- Kategori
- Gündelik Yaşam
Özrü kabahatinden büyük
Adımızı bile koyamadınız. Sakat mı, özürlü mü, engelli mi? O kadar çekiniyorsunuz ki bizden, bir isim bile yakıştıramıyorsunuz. Oysaki öyle bir problem ki bu, hayatımızı altüst ediyor. Bir parmağı eksik ya da fazla olan bile sevdiğine değil, onu isteyene varıyor. Ömürboyu aşkı tadamıyor.

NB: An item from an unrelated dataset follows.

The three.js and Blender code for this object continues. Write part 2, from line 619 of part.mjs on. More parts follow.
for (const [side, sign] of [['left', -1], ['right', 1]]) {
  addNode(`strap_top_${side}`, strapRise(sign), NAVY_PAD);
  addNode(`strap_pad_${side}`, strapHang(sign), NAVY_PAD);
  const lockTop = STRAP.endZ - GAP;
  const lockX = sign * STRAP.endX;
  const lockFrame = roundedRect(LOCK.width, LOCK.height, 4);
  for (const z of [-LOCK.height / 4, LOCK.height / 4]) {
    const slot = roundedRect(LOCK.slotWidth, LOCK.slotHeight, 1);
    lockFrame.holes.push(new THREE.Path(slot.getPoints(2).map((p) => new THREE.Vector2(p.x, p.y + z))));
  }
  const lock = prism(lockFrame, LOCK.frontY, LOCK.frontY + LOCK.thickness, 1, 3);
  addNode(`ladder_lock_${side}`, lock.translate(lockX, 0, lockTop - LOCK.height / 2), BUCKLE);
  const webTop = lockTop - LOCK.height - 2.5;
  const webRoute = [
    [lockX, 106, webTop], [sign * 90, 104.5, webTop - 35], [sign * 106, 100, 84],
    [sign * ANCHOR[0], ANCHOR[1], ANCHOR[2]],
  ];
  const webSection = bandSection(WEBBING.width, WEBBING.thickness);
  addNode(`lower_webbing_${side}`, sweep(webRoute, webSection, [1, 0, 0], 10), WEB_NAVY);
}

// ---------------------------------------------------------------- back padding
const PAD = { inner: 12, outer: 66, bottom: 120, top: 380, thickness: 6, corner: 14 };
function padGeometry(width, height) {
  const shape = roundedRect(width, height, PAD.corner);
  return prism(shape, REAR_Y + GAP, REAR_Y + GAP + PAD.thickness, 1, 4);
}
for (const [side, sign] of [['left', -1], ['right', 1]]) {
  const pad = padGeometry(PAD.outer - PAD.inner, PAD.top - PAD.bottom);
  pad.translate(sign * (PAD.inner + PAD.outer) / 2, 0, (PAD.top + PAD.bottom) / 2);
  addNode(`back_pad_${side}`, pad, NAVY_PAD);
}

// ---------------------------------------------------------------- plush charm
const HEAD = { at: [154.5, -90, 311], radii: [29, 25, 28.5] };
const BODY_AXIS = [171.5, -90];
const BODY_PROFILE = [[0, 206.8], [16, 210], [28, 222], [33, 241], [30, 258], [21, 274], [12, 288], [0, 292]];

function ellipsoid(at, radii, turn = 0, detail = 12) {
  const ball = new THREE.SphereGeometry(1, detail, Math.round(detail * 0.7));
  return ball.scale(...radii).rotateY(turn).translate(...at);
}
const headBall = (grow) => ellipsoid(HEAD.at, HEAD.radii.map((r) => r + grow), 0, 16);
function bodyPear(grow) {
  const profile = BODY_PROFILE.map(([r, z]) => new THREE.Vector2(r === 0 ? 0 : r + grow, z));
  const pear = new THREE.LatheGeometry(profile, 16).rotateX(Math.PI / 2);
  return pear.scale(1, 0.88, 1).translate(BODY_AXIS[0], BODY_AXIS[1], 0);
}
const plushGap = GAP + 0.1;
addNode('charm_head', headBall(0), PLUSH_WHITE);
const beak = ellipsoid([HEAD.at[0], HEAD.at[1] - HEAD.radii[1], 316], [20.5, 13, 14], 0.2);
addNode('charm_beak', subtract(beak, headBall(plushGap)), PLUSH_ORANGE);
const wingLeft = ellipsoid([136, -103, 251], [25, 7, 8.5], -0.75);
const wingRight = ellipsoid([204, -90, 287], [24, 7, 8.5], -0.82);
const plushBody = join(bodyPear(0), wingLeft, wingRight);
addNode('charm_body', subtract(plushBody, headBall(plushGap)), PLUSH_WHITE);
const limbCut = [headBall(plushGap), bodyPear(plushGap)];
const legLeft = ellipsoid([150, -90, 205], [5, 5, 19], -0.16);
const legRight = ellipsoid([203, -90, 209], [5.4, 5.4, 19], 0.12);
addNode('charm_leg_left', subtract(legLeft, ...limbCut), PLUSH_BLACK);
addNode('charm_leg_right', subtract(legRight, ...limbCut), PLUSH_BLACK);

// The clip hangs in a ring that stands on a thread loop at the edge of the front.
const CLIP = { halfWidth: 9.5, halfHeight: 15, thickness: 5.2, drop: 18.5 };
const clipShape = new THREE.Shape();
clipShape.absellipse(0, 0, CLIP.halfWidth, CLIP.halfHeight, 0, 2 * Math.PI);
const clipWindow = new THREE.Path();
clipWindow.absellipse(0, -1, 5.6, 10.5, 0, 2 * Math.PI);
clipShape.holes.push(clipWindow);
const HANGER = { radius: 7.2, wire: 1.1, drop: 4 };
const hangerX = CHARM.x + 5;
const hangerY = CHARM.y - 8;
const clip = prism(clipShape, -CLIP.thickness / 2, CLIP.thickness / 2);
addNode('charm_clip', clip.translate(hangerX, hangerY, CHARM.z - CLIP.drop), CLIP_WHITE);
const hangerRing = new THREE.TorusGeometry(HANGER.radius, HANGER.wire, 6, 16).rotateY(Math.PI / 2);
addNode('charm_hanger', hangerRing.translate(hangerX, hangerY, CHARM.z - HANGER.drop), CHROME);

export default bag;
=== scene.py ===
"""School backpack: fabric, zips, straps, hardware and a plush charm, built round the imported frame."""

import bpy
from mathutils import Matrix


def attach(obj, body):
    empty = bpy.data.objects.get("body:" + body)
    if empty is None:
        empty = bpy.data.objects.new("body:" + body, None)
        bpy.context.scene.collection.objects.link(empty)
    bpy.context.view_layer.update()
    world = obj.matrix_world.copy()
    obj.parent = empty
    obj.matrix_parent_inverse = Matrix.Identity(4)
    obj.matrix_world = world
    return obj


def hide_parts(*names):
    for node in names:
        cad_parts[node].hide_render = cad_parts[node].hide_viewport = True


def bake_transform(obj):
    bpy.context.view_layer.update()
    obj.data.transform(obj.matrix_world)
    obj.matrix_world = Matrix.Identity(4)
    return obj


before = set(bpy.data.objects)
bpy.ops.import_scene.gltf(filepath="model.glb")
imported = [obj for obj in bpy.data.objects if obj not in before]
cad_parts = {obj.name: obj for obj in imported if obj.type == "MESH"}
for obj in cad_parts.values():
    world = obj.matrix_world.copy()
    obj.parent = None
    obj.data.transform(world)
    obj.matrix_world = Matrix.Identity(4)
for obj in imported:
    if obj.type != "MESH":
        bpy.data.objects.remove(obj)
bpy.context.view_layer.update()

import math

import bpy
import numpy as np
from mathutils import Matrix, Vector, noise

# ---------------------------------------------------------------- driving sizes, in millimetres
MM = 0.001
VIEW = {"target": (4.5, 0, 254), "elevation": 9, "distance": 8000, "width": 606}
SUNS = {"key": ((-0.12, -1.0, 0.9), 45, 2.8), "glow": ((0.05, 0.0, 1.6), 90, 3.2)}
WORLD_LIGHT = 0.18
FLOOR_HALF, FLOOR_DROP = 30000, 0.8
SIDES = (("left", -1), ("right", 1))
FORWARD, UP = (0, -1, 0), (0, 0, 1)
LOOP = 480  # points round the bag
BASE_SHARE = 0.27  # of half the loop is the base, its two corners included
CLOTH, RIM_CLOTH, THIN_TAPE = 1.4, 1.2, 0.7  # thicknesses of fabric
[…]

Sizler “güzel” olanın en iyisine layık olduğunu düşünüyorsunuz. Ne demekse güzel? Sizler tekerlekli sandalye için para toplarsanız, gözü görmeyen birini karşıdan karşıya geçirirseniz görevinizi yapmış olarak rahatlarsınız. Oysa bu kadar mıdır engellilerin ihtiyacı? Engelliyi patron işe almazsa, karşı cins sevgilisi olarak görmezse ve evlenmeye değer bulmazsa, engellinin annesi babası ya da çocukları ondan utanırsa nasıl çözülecek bu problemler? Siz en büyük ihtiyaç olan aşka layık görmediniz onları. “Tekerlekli sandalyede kocası varsa, çocuğu başkasındandır” dediniz. Şükretme aracı olarak kullandınız onları. Sizi Allah özürsüz yaratmıştı, o yüzden Allah’ın sevgili kuluydunuz. Derdimizi Jonathan Swift gibi mi anlatsak? Yazar A Modest Proposal (Alçakgönüllü Bir Öneri) isimli yazısında İngiliz hükümetinin İrlandalılara tavrını eleştirmek için İrlandalıların derilerini yüzmeyi önermişti. Ben de mi böyle bir öneri de bulunayım? Bilmiyorum, sadece susuyorum… (Lütfen burada “siz” deyince herkesi kastettiğim için zannedilmesin. Edebi açıdan “siz” tabirini kullandım. Özrüm kabahatimden büyük olmasın.)